Secretary of Agriculture Sonny Perdue remains in the Trump Administration and has been a voice of reason regarding trade matters, along with Cohn and Mnuchin. But with the resignation of Cohn and import tariffs placed on steel and aluminum, the odds are increasing that the Trump Administration may rip apart the North American Free Trade Agreement, that Perdue favors, in hopes of getting a better deal for the U.S.

But the tariffs are not the biggest problem with the mess that is unfolding quickly. The biggest problem lies with retaliation from other countries including our allies that may place tariffs on U.S. goods flowing into their countries. That is what a trade war is all about. It is about retaliation!

From the New York Times: “European Union officials unveiled an array of tariffs on Wednesday that they would place on American-made goods if the United States followed through on President Trump’s plan to impose penalties on imported steel and aluminum, raising the specter of a trade war.”

Also from the same NYT article: “A provisional list of items being targeted ranges from steel to T-shirts, also including bed linen, chewing tobacco, cranberries, and orange juice, among other products. The overall size of the business affected is relatively small, worth about 2.8 billion euros, or $3.5 billion, in imports, paling in comparison with the nearly €250 billion of goods the 28-nation bloc bought from the United States in 2016.”
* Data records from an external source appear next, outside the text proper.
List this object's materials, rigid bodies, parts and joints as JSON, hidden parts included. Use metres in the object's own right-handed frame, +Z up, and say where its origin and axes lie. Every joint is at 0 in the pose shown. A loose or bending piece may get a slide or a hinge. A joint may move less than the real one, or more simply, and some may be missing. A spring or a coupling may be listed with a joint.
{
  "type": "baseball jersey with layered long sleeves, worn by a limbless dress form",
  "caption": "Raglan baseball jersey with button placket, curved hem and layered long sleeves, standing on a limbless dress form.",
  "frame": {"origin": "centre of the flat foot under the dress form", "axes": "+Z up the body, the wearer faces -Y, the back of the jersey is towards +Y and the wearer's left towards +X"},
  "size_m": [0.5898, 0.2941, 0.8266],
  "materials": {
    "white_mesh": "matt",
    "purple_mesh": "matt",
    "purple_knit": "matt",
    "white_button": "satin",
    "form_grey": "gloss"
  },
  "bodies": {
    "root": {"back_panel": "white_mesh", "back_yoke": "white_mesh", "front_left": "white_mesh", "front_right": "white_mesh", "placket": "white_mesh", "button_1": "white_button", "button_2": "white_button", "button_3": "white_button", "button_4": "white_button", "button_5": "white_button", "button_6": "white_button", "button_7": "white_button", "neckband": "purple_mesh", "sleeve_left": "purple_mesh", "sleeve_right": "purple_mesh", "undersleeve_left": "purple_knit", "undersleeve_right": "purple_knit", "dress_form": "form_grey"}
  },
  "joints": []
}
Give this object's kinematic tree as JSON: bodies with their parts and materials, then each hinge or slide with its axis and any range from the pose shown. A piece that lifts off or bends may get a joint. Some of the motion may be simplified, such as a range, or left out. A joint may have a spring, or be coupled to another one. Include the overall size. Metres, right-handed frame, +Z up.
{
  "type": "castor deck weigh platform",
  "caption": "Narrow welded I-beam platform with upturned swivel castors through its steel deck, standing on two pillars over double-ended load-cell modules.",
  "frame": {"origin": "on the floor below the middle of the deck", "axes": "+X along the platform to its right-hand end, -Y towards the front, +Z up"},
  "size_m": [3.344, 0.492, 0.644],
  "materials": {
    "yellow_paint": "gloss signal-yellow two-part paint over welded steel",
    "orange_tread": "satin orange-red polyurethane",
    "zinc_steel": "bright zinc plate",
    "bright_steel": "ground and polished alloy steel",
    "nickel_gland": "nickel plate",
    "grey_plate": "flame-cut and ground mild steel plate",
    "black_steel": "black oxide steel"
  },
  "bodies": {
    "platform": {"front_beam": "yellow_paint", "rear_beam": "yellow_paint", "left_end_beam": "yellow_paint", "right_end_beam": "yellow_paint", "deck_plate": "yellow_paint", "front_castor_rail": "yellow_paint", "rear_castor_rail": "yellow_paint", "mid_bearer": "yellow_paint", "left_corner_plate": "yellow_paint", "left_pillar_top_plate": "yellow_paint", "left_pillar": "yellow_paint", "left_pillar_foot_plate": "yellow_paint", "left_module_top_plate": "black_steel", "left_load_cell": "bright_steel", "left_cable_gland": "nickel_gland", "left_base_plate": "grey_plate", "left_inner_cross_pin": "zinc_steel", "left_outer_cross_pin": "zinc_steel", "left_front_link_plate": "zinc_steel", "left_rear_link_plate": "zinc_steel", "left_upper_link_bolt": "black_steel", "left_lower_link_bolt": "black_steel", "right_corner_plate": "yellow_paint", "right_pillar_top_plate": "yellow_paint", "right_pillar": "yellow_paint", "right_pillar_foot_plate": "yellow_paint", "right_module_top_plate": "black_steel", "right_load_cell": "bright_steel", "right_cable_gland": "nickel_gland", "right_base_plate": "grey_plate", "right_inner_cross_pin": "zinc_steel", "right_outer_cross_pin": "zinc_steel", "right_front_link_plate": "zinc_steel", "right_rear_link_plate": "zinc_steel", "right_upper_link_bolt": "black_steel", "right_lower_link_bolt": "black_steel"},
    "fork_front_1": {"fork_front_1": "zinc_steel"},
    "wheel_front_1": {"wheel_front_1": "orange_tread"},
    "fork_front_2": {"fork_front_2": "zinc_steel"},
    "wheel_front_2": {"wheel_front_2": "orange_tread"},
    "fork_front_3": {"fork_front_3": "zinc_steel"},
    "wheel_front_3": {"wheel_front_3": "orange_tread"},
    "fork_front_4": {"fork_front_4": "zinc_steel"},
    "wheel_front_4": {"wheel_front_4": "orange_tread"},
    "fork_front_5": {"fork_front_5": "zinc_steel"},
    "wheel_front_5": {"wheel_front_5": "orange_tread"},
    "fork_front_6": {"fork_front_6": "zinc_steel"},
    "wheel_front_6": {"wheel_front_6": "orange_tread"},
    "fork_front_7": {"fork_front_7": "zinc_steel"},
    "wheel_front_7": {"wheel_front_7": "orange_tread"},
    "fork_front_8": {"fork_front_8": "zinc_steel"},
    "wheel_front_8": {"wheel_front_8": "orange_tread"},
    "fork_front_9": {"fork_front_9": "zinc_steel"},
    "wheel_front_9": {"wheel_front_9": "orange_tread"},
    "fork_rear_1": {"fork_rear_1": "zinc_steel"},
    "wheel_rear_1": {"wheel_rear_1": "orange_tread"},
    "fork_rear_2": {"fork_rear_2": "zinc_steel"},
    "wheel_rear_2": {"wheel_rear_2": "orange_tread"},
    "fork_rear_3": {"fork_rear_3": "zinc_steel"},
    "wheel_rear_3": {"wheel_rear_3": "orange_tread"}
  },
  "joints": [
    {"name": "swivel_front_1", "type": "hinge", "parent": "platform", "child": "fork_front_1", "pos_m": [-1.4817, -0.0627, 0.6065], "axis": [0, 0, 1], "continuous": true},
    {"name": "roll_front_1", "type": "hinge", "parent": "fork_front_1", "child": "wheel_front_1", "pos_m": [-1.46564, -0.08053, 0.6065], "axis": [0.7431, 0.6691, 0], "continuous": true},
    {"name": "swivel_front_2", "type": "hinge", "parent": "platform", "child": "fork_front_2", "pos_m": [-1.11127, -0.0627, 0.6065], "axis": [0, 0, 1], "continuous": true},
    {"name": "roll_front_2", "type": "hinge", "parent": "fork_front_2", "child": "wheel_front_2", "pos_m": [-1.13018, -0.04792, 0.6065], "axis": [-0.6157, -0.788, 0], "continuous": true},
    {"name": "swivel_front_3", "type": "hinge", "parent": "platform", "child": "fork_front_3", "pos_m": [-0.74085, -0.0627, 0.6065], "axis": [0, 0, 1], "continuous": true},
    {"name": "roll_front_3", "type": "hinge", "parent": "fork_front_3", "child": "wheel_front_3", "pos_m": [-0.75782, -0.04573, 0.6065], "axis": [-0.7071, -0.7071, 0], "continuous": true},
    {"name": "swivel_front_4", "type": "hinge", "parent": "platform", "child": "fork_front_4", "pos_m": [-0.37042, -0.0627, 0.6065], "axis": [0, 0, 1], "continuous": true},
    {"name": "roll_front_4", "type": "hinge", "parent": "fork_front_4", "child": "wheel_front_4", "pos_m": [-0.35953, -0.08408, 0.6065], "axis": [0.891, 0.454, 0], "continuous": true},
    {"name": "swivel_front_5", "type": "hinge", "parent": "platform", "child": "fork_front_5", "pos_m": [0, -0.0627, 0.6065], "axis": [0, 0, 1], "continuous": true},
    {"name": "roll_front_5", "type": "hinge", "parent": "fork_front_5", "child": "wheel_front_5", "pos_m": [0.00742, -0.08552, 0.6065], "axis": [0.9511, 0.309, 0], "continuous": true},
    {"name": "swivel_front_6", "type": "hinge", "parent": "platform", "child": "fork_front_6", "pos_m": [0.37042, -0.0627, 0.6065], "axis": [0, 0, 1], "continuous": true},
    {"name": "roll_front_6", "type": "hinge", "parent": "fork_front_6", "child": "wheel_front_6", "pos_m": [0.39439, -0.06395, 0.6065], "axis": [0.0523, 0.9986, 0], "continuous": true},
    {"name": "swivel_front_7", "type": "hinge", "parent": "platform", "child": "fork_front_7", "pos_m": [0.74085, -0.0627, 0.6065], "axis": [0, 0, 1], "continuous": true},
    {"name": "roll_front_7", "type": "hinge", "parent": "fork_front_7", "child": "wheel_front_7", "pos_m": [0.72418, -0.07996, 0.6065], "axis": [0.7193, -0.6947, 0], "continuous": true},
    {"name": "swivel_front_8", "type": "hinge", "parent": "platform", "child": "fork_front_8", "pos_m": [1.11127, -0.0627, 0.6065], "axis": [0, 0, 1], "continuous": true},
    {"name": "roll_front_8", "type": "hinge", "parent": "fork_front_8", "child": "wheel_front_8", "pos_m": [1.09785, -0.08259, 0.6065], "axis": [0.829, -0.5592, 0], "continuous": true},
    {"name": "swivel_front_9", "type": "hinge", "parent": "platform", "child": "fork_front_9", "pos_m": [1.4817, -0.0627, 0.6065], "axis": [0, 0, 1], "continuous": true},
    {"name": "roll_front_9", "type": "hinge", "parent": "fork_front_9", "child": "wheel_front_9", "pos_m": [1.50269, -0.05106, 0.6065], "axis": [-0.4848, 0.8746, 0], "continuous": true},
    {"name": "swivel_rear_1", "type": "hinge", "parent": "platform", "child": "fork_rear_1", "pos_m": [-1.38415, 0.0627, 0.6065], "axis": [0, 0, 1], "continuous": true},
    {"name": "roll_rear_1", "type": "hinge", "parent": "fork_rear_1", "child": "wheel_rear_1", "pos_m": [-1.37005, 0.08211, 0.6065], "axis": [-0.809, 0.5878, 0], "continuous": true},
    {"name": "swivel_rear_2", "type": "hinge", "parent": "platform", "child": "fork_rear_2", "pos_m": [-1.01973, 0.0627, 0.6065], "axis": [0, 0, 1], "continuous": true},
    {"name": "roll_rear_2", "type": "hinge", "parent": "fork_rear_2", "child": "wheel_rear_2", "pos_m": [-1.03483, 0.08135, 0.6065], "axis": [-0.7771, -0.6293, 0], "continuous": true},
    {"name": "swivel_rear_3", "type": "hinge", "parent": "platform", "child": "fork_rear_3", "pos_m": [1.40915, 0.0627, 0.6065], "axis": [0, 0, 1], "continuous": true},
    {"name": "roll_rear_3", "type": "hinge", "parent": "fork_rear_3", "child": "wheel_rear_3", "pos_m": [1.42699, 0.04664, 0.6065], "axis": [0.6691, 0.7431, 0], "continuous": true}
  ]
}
From the final paragraph from the article above: “European leaders were quick to stress that they did not want to trigger a wider trade dispute, with Donald Tusk, the president of the European Council, saying in a tweet that trade wars were “bad and easy to lose,” a reference to an earlier tweet by Mr. Trump in which he claimed they were “good and easy to win.”

A number of analysts on Wall Street are viewing the Trump tariffs and resignation of Gary Cohn as a “black swan” event. The concept behind such an event was popularized by Nassim Nicholas Taleb, a financial professional turned writer. According to Wikipedia, “after the results of the 2008 financial crisis, Taleb argued that black swan events are impossible to predict, yet have catastrophic ramifications. Therefore, it is important for people to always assume a black swan event is a possibility, whatever it may be, and to plan according.”

At mid-week, lean hog futures were sharply lower with values slumping to a new, three month low. The reason for the weakness was stated clearly by a Reuters News item. “Chicago Mercantile Exchange lean hog futures on Wednesday hit a three-month low, partly rattled by talk of a potential trade war if the U.S. tacks higher tariffs on imported steel and aluminum, traders said.”

The day after the oinkers did a nose dive, cattle futures slumped to a 5-week low. However, it is no secret China has already hinted they may reduce or halt the buying U.S. beef and or U.S. soybeans in the event of an all out trade war. China buys more than half of all U.S soybeans sold over overseas. And from China comes this comment from Chinese Foreign Minister Wang Yi on trade: “China would have to make a justified and necessary response.”

Based on history, the Trump Tariffs are a “black swan” event, pure and simple. Investors, traders and agriculture producers should follow the advice of Nassim Nicholas Taleb and “plan according.” I am not in the camp that believes trade wars are, “fun” and “easy to win.” Based on history no wins in a trade war.